We talked to Tulane's offensive coordinator earlier this week. Here's what he said.

CRADDOCK

On how he feels about the offense right now:

"Right now we've got a lot of weapons. We've just got to find the best ways to put guys in certain spots that helps their skill set and take advantage of what they can do. We've had some guys we felt were more deep ball threats, and they're not. We've had to get those guys more underneath stuff and try to get them touches and let them use their wiggle and go on the outside, and then some guys are deep threats. There's been a lot of mixing and matching in training camp, and I think we've finally found the right lineup at receiver, and we're excited about that. Obviously we have a really good running back who I think is different from last year. Last year you saw him break some big runs and get run down from behind. This year he's a lot faster, he's a lot quicker. He's definitely physical. He's shown that definitely in training camp, and the biggest thing is we have to keep continuing to find who that next guy is with more consistency at the second spot. And then the O-line has been really solid. We've had a couple of bumps and bruises along the way, but getting some guys back healthy is definitely going to help. We gotta continue to develop chemistry up front with those five guys, so it's been a good training camp. I'd still like to see us a little bit farther ahead from a detail standpoint. We've got a lot of offense in, which is a good thing. Now this next week and a half we've just to really focus on the details, splits, alignments and assignments to know exactly what we're doing."

On Troy's Kimani Vidal having 297 carries (the most for any back in the country) for 1,661 yards last year and possible similar numbers for Hughes:


"We had a really good running back last year at our last spot. Kimani Vidal is playing really well right now with the Chargers. He was a guy that made our offense go because if you can run the ball, you open up a lot of things on the back end, so really excited about him and where he is from last year to this year."

On how deep they can go at receiver:

"A couple of bumps and bruises. I'd like to see the second-rotation guys be a little more detailed in what they're doing, but I'm really excited about the talent. Behind those first couple of guys we're young, and those guys have to come on quick because it's a next-man-up mentality. If someone needs a breather, somebody's got to go in, so there can't be any drop-off. We talk about that all the time. They have to be locked in, focused and know exactly what to do if their number's called."

On experienced offensive line:

"That's what makes it all go. You can have a good running back, but if there's nowhere to run, you don't have anything going, so having those guys up front, the chemistry with those guys is going to be crucial. A few have missed some practices, and we've held guys just to get them back healthy for the long stretch of the season, so just developing that chemistry leading up to game 1 and even through game 1 will be critical for our offense."

On Shaadie Clayton-Johnson's hands:


"Yeah, he catches the ball well.
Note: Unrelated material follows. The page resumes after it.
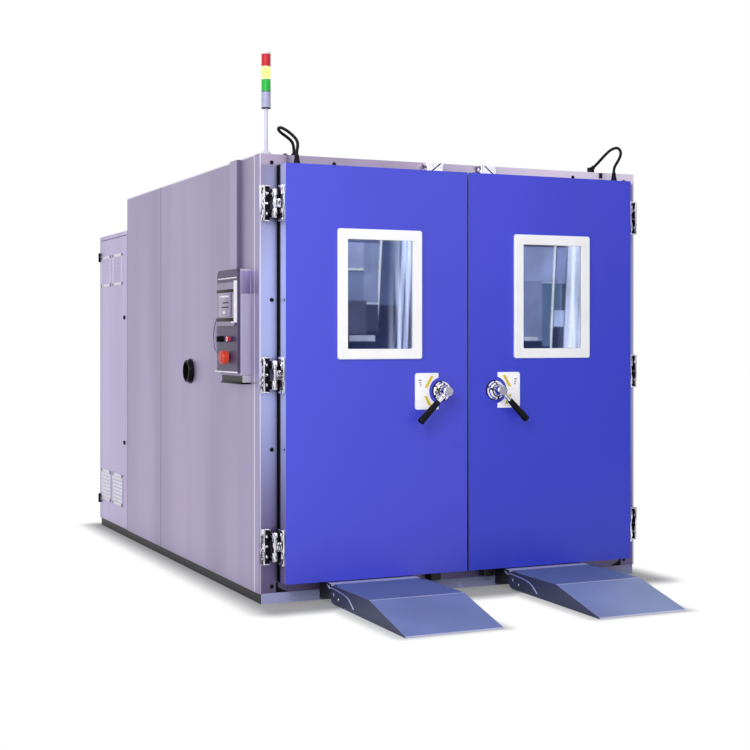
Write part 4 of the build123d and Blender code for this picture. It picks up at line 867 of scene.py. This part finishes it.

Makhi's really worked on his hands as well. Jamauri's got good hands. Duda's got good hands. He's had a couple of drops here and there, but he can still catch the ball so I'm really excited about all of our running backs being able to catch the ball. Shaadie does give you a little bit different dynamic in that he can split out and play slot receiver and be in the backfield. A lot of times when you empty the backfield, he's like an extra receiver out there that people are going to have to pay attention to and they can't just man him up with a linebacker."

On Mario Williams:

"Here's the deal with Mario. He came in and had to learn a whole another offense than what's he used to his whole college career. He's done a very good job of learning how to be a pro and what it takes to learn and study at night. He's gotta continue to develop that because it's a different system for him. I keep telling him, like look dude, the more you know, the more I can move you around, the more I can get you touches in different ways and not just have you in one spot stationary all the time. I've obviously challenged him with that a lot because the more he knows and the more he can move around, the more different things I can do with him."

On Yulkeith Brown as a route runner:


"He's one of our top guys. He's doing a great job as well. He's probably been the more consistent of the older guys, and he's very versatile in what he can do. There's a lot of different ways we can get him the ball as well."

On the tight ends and Alex Bauman:

"He is proven, but he's a different kid right now. He had an offseason procedure that I think has really helped him. He moves better than he ever has. He's one of our most skilled ball catchers, and we've got to do a good job and I've got to go back to my roots from several years ago when I was the tight ends coach about how we can utilize him in the passing game. What's I say about Alex is he as all-around tight end that can run block as well. In our staff meeting yesterday I was watching (video of) Alex cut off the backside, and I was like that's pretty dadgum good. Not only is he a good pass catcher, but he's also a good run blocker and I'm excited about how he looks right now coming out of missing spring training. He looks like a completely different player."

On guys around him helping QB make transition to being full-time starter:


"That's definitely crucial. When I talk to the quarterbacks all the time, there's been several days when you see a guy try to win the job on every single play. Sometimes they put the ball in jeopardy or make a poor decision trying to be Superman. You don't have to be Superman. You've got plenty of people around you that can help you. This is all about distributing the ball and making sure you are playing within the system and getting the ball where it is supposed to go and letting your playmakers make plays. Having the weapons around those guys will definitely help, and as long as they know the game plan and know where the ball is supposed to go, their job should be very easy in my opinion. Quarterback is a very hard position, but when you have a talented group around you, it's about making the right decisions, not putting the ball in jeopardy and distributing the ball where it's supposed to go to the playmakers we have on the outside and the inside."

On if he would be comfortable using more than one quarterback:


"It's all about how you practice. That's what we've talked to all those guys about. Whoever we run out there in game 1 may not be the guy that finishes game 1. Everything's written in sand. You don't want a guy to feel like, oh, I've got to win my job on every play or keep my job on every play, but also you have to go execute. You have to execute within the system, make plays that are there, and if they're not, be smart with the ball and throw it away and live to play another down. If you practice well and you deserve to play, we are going to try to find a way to play you, and if you don't practice well and you have a bad week, then there's really no reason for you to play. We talk about that all the time in that room. Look, whoever we run out there in game 1, this is a long season. We're going to need everybody to be ready at any time, and if you practice well you deserve to get some time. I think coach Sumrall and I are on the same page with that. If we decide like, hey, this guy deserves a chance to go play, let's play him. We don't have a guy that's a proven starter at the position, so how do you do that? Well, you may say third series of the game this guy's going to go in, fourth series this guy's going to go in no matter what to get those guys the reps they deserve if they've proven it in practice and see what they'll do. Like we've told them, if you get your shot, don't ever let us bring you out. Go score the ball and make it very hard for us to put the other guy back on."